Ursula Schneider, principal architect of Vienna-based Pos Architekten, which designed the embassy, attributes the “excellent indoor climate and energy performance” to “design that respects the principles of effective sun protection”.

She explains how all windows and doors are protected from direct sunlight by porch roofs and shading screens. Double-glazed windows, providing energy insulation, have tinted glass. Even opaque walls and the roof are shaded by wooden screens.

Rather than conventional air-conditioners that blast cold air — which can be uncomfortable as well as wasteful — the building is cooled by “concrete core tempering”. Cool water passes through pipes embedded in the ceilings, which retain the coolness. Meanwhile, hot, humid air is cooled and dried before entering the airtight, insulated building. This process is powered by solar energy harnessed from panels on the roof. The interior temperature and humidity ranges between 24.5C and 25.8C and 55-70 per cent humidity compared with an exterior temperature of 28C-35C and 80-100 per cent humidity.

Further from the equator, in subtropical Asia, German architect Peter Ruge has designed what he calls “the most energy-efficient building in southern China”. The five-storey Passive House Bruck is a complex of 46 apartments in Changxing, a city west of Shanghai. According to Ruge, the building uses about 95 per cent less energy for cooling and heating than conventional builds. Completed in 2014, the scheme was commissioned by real estate developer Landsea to demonstrate the Passivhaus standard as part of a commercial drive to develop low-energy homes. It houses Landsea employees and clients wishing to experience Passivhaus life.

Meanwhile, the first project in Africa that aims to gain Passivhaus certification is currently under way in the Democratic Republic of Congo. A new, shared Dutch and Belgian Embassy building is being built in Kinshasa, four degrees south of the equator. Here, the temperature ranges from 20C-32C and humidity from 50-96 per cent; the embassy will aim for 20C-26C and 40-60 per cent.

Computer modelling suggests the 5,800 sq metre building, due for completion this year, will use 70 per cent less energy for cooling than a conventional build, says architect Sebastian Moreno-Vacca, of Belgian firm A2M. The main principles of Passivhaus — orientation with regard to the sun, airtightness and insulation — reduce the amount of energy it takes to cool the building by 50 per cent. The design also considers limited local resources. “Everything in the building is as simple as possible so that it doesn’t need much technical maintenance, which can be hard to find in Kinshasa,” explains Moreno-Vacca. “Cantilevered and vertical sun blinds are fixed in place rather than electronically operated, for example.” This has also proved economical. “Our proposal was the least expensive,” says Moreno. “The building will cost €7m to construct. Other bids were between €13m and €19m.”

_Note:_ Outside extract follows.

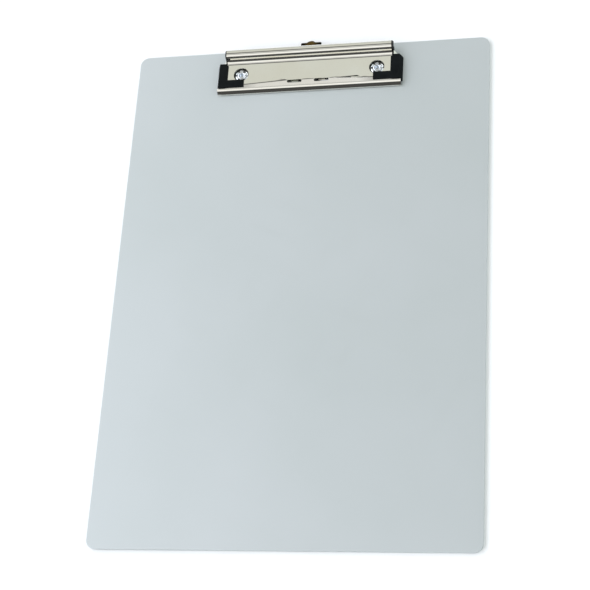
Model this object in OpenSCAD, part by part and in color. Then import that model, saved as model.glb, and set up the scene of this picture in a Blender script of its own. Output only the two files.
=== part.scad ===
// Low-profile clipboard: a flat aluminium board with a sprung metal clip along its top edge.
// X is to the right, Y runs up the board towards the clip and Z stands off the board.
// The origin is the middle of the board's back face, and every size is in millimetres.

/* [Board] */
// Width of the board
board_w = 230; // [215:1:260]
// Length of the board
board_l = 330; // [310:1:380]
// Thickness of the board's sheet
board_t = 2; // [1.5:0.1:4]
// Radius of the board's corners
corner_r = 5.5; // [2:0.5:20]

/* [Clip] */
// Width of the clip along its lip
clip_w = 119.6; // [112:0.2:150]
// Distance from the board's top edge to the front of the lip
clip_reach = 32.2; // [32.2:0.1:45]
// Height of the clamp plate's flat panel above the board
panel_h = 4.2; // [4.2:0.05:4.4]
// Height of the hump above the clamp plate's panel
hump_h = 5.2; // [5:0.1:7]
// Height of the lip's lower edge above the board
lip_gap = 0.45; // [0.4:0.05:0.6]
// Diameter of the access holes over the rivets
access_d = 9.8; // [9:0.1:11]
// Distance between the two rivets
rivet_span = 88.6; // [70:0.2:88.6]

/* [Hinge] */
// Diameter of the pivot rod
rod_d = 2.5; // [2:0.1:2.5]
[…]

Indeed, constructing a low-energy building in the tropics need not be costly, especially where local conditions work in your favour. “There are places near the equator where it’s very easy for buildings to maintain a comfortable temperature range year-round with little or no energy demand,” says Jürgen Schnieders of the Passivhaus Institut in Darmstadt. “Locations such as Mexico City or around Lake Victoria where, because of the altitude of between 1,000 and 2,000 metres, the ambient temperature is rarely too hot, day or night.”

In fact Schnieders concedes that, here, many conventional buildings would meet Passivhaus standards without trying, maintaining a comfortable interior with little or no energy needed for temperature control.

Even architects who specialise in Passivhaus design acknowledge that it is not the only blueprint for low-energy buildings near the equator. “In tropical climates, two concepts can work sustainably,” argues Pos Architekten’s Schneider. “The first is the local traditional building technique, which includes shading and natural ventilation through the building in combination with an appropriate dress code and eating or drinking habits,” she says. “If one can also divide the active working hours and relaxation times according to the climate conditions — like having a siesta and working late — this model can still work today and does not require too much technology or energy.”

“The second concept [imposes] western standards on to tropical climates, which requires a [separation] of the interior climate from the exterior,” says Schneider. “Only with an airtight shell can the interior comfort be improved efficiently.”

However, a building’s airtightness can cause problems if occupants create unexpected amounts of heat and humidity. One of the first properties in China built to Passivhaus principles, Lychee Garden, was completed in 2013. It has not been a success, admits its Australian architect, Simon Laws: “The airtightness makes it very sensitive to any heat-source inside. Boiling a saucepan will raise the temperature. In hindsight we had little hope because [the building is] used as a communal space for 10 to 15 people, often more, with people constantly wanting to cook.”

Laws has yet to be convinced that Passivhaus is appropriate for small projects such as individual homes in the tropics. Effectively lowering humidity is too expensive and complicated for most small projects, he says; the technology used to dry and cool incoming air in the Austrian Embassy in Jakarta is very technical and needs lots of solar power to run. “Somewhere above 30 degrees of latitude is where I think [the Passivhaus standard] starts making sense year-round for small projects,” says Laws. “Here the humidity is not so high, which is the main challenge in designing a Passivhaus home in the tropics.” In his opinion, in such places it’s better to “open the windows and let the outside in or turn on the solar powered air-con”.

Laws has also designed a beautiful beach property in Australia. Drew House is 24 degrees south of the equator on the Queensland coast, where the temperature and humidity are similar to Lychee Garden. Rather than using Passivhaus principles, Laws designed this beach holiday home in 2010 following the “open the windows” method. “Keeping the direct sun out of the interiors in the warmer months is the key; with plenty of air movement, large shaded sliding doors and fans are enough to completely remove the need for air-conditioning, especially at night,” he says. “Being by the sea, where there are breezes, certainly helps.”

However it is done — high-tech or low- — designing buildings to minimise the energy we use for cooling is a hot topic.